◆ Goal ◆
Copy every line of the records below that holds the word "axes".

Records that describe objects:
"""
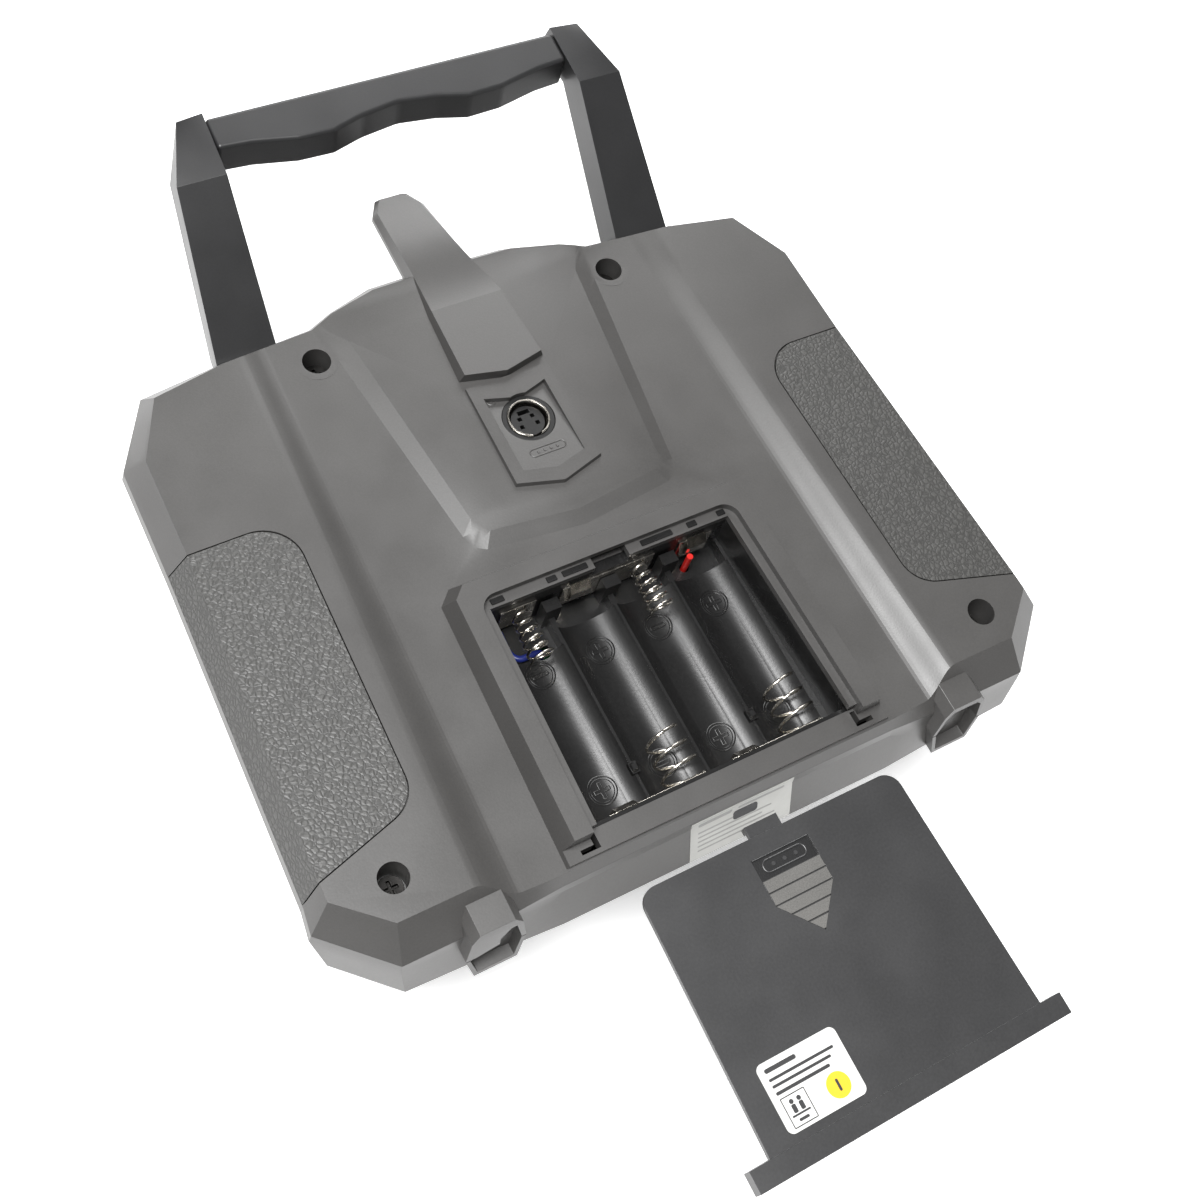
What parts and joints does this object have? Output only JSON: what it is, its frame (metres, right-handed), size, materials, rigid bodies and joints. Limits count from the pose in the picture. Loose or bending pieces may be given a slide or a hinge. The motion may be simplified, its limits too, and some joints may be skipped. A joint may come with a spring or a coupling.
{
  "type": "hand-held radio-control transmitter",
  "caption": "Hand-held radio-control transmitter, face-down, with fixed carry handle, blade aerial, trainer socket, textured grips and an open AA battery bay with its door slid off.",
  "frame": {"origin": "middle of the bounding box, on the floor plane under the stick tips", "axes": "+Z out of the rear case, +Y towards the carrying handle, +X to the right as seen from the back"},
  "size_m": [0.1936, 0.2682, 0.0876],
  "materials": {
    "case_grey": "satin moulded ABS",
    "front_grey": "satin moulded ABS",
    "grip_grain": "leather-grain rubber",
    "handle_grey": "satin moulded ABS",
    "door_grey": "satin moulded ABS",
    "bay_black": "gloss black",
    "nickel": "nickel-plated spring steel",
    "screw_steel": "black zinc",
    "wire_red": "PVC",
    "wire_blue": "PVC",
    "label_white": "printed film",
    "label_silver": "silver film",
    "board_green": "solder mask",
    "module_grey": "satin",
    "window_clear": "clear",
    "lamp_red": "translucent",
    "tip_metal": "turned",
    "switch_metal": "plated",
    "black_plastic": "satin",
    "key_grey": "silicone"
  },
  "bodies": {
    "case": {"rear_case": "case_grey", "front_case": "front_grey", "grip_right": "grip_grain", "grip_left": "grip_grain", "handle_arm_right": "handle_grey", "handle_arm_left": "handle_grey", "handle_bar": "handle_grey", "aerial": "case_grey", "trainer_body": "black_plastic", "trainer_shell": "nickel", "trainer_insert": "black_plastic", "battery_box": "bay_black", "contact_springs": "nickel", "contact_bridge_upper": "nickel", "contact_bridges_lower": "nickel", "contact_end_minus": "nickel", "contact_end_plus": "nickel", "lead_blue": "wire_blue", "lead_red": "wire_red", "base_label": "label_silver", "case_screws": "screw_steel", "foot_right": "case_grey", "foot_left": "case_grey", "main_board": "board_green", "radio_module": "module_grey", "display_module": "module_grey", "display_window": "window_clear", "status_light": "lamp_red", "strap_eye": "switch_metal", "gimbal_housing_right": "black_plastic", "gimbal_housing_left": "black_plastic", "toggle_switches": "switch_metal", "knob_pots": "module_grey"},
    "door": {"battery_door": "door_grey", "door_label": "label_white"},
    "yoke_right": {"yoke_right": "black_plastic"},
    "stick_right": {"stick_right": "black_plastic", "stick_tip_right": "tip_metal"},
    "trim_side_right": {"trim_side_right": "black_plastic"},
    "trim_low_right": {"trim_low_right": "black_plastic"},
    "knob_right": {"knob_right": "black_plastic"},
    "yoke_left": {"yoke_left": "black_plastic"},
    "stick_left": {"stick_left": "black_plastic", "stick_tip_left": "tip_metal"},
    "trim_side_left": {"trim_side_left": "black_plastic"},
    "trim_low_left": {"trim_low_left": "black_plastic"},
    "knob_left": {"knob_left": "black_plastic"},
    "toggle_1": {"toggle_lever_1": "switch_metal"},
    "toggle_2": {"toggle_lever_2": "switch_metal"},
    "toggle_3": {"toggle_lever_3": "switch_metal"},
    "toggle_4": {"toggle_lever_4": "switch_metal"},
    "key_1": {"key_1": "key_grey"},
    "key_2": {"key_2": "key_grey"},
    "key_3": {"key_3": "key_grey"},
    "key_4": {"key_4": "key_grey"},
    "key_5": {"key_5": "key_grey"},
    "key_6": {"key_6": "key_grey"},
    "power_slider": {"power_slider": "key_grey"}
  },
  "joints": [
    {"name": "door_slide", "type": "slide", "parent": "case", "child": "door", "axis": [0, 1, 0], "range_m": [0, 0.0735]},
    {"name": "stick_right_updown", "type": "hinge", "parent": "case", "child": "yoke_right", "pos_m": [0.05, 0.03075, 0.036], "axis": [1, 0, 0], "range_deg": [-20, 20]},
    {"name": "stick_right_leftright", "type": "hinge", "parent": "yoke_right", "child": "stick_right", "pos_m": [0.05, 0.03075, 0.036], "axis": [0, 1, 0], "range_deg": [-20, 20], "stiffness_Nm_per_rad": 0.3},
    {"name": "trim_side_right_slide", "type": "slide", "parent": "case", "child": "trim_side_right", "axis": [0, 1, 0], "range_m": [-0.006, 0.006]},
    {"name": "trim_low_right_slide", "type": "slide", "parent": "case", "child": "trim_low_right", "axis": [1, 0, 0], "range_m": [-0.006, 0.006]},
    {"name": "knob_right_turn", "type": "hinge", "parent": "case", "child": "knob_right", "pos_m": [0.0175, 0.06575, 0.02], "axis": [0, 0, 1], "range_deg": [-150, 150]},
    {"name": "stick_left_updown", "type": "hinge", "parent": "case", "child": "yoke_left", "pos_m": [-0.05, 0.03075, 0.036], "axis": [1, 0, 0], "range_deg": [-20, 20], "stiffness_Nm_per_rad": 0.3},
    {"name": "stick_left_leftright", "type": "hinge", "parent": "yoke_left", "child": "stick_left", "pos_m": [-0.05, 0.03075, 0.036], "axis": [0, 1, 0], "range_deg": [-20, 20], "stiffness_Nm_per_rad": 0.3},
    {"name": "trim_side_left_slide", "type": "slide", "parent": "case", "child": "trim_side_left", "axis": [0, 1, 0], "range_m": [-0.006, 0.006]},
    {"name": "trim_low_left_slide", "type": "slide", "parent": "case", "child": "trim_low_left", "axis": [1, 0, 0], "range_m": [-0.006, 0.006]},
    {"name": "knob_left_turn", "type": "hinge", "parent": "case", "child": "knob_left", "pos_m": [-0.0175, 0.06575, 0.02], "axis": [0, 0, 1], "range_deg": [-150, 150]},
    {"name": "toggle_1_flip", "type": "hinge", "parent": "case", "child": "toggle_1", "pos_m": [0.068, 0.06775, 0.0165], "axis": [1, 0, 0], "range_deg": [-12, 12]},
    {"name": "toggle_2_flip", "type": "hinge", "parent": "case", "child": "toggle_2", "pos_m": [0.054, 0.06775, 0.0165], "axis": [1, 0, 0], "range_deg": [-12, 12]},
    {"name": "toggle_3_flip", "type": "hinge", "parent": "case", "child": "toggle_3", "pos_m": [-0.054, 0.06775, 0.0165], "axis": [1, 0, 0], "range_deg": [-12, 12]},
    {"name": "toggle_4_flip", "type": "hinge", "parent": "case", "child": "toggle_4", "pos_m": [-0.068, 0.06775, 0.0165], "axis": [1, 0, 0], "range_deg": [-12, 12]},
    {"name": "key_1_press", "type": "slide", "parent": "case", "child": "key_1", "axis": [0, 0, 1], "range_m": [0, 0.001], "stiffness_N_per_m": 600},
    {"name": "key_2_press", "type": "slide", "parent": "case", "child": "key_2", "axis": [0, 0, 1], "range_m": [0, 0.001], "stiffness_N_per_m": 600},
    {"name": "key_3_press", "type": "slide", "parent": "case", "child": "key_3", "axis": [0, 0, 1], "range_m": [0, 0.001], "stiffness_N_per_m": 600},
    {"name": "key_4_press", "type": "slide", "parent": "case", "child": "key_4", "axis": [0, 0, 1], "range_m": [0, 0.001], "stiffness_N_per_m": 600},
    {"name": "key_5_press", "type": "slide", "parent": "case", "child": "key_5", "axis": [0, 0, 1], "range_m": [0, 0.001], "stiffness_N_per_m": 600},
    {"name": "key_6_press", "type": "slide", "parent": "case", "child": "key_6", "axis": [0, 0, 1], "range_m": [0, 0.001], "stiffness_N_per_m": 600},
    {"name": "power_slide", "type": "slide", "parent": "case", "child": "power_slider", "axis": [1, 0, 0], "range_m": [0, 0.005]}
  ]
}
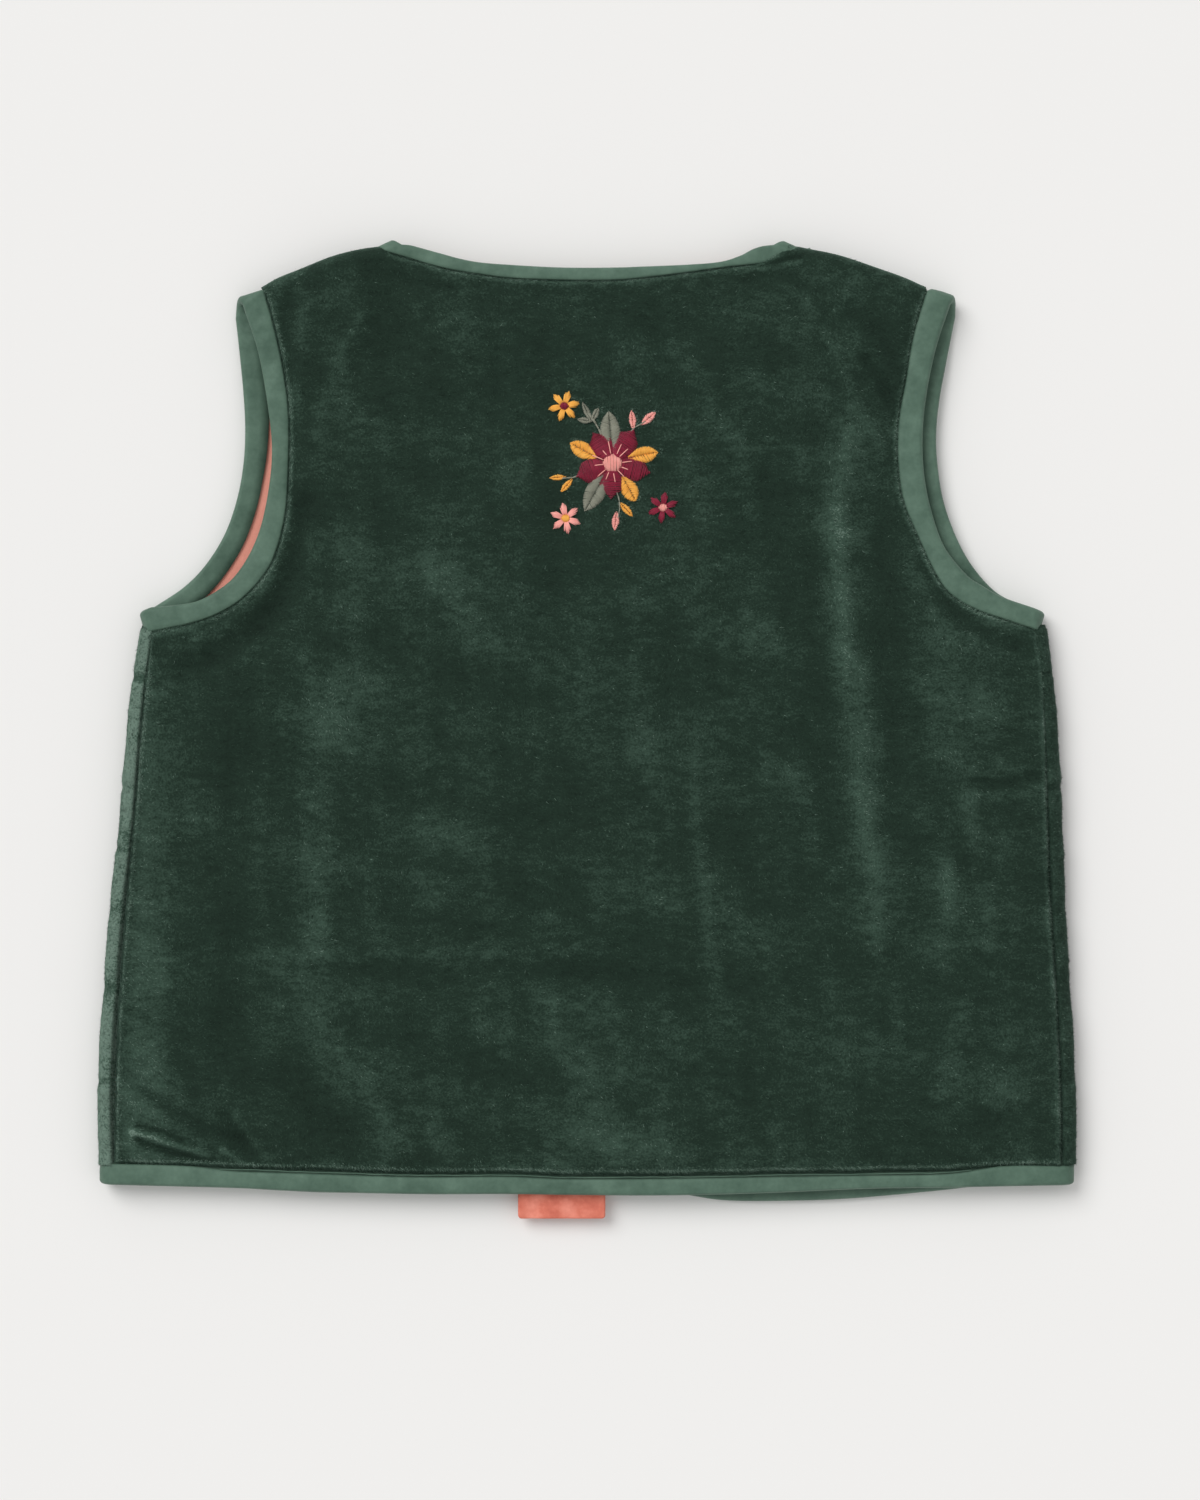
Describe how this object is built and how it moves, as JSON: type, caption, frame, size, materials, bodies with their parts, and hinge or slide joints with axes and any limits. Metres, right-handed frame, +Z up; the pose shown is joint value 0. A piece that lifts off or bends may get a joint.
"""
◆ Output for this exercise ◆
  "frame": {"origin": "middle of the bounding box, on the floor plane under the stick tips", "axes": "+Z out of the rear case, +Y towards the carrying handle, +X to the right as seen from the back"},
Describe how this object is built and how it moves, as JSON: type, caption, frame, size, materials, bodies with their parts, and hinge or slide joints with axes and any limits. Metres, right-handed frame, +Z up; the pose shown is joint value 0. A piece that lifts off or bends may get a joint.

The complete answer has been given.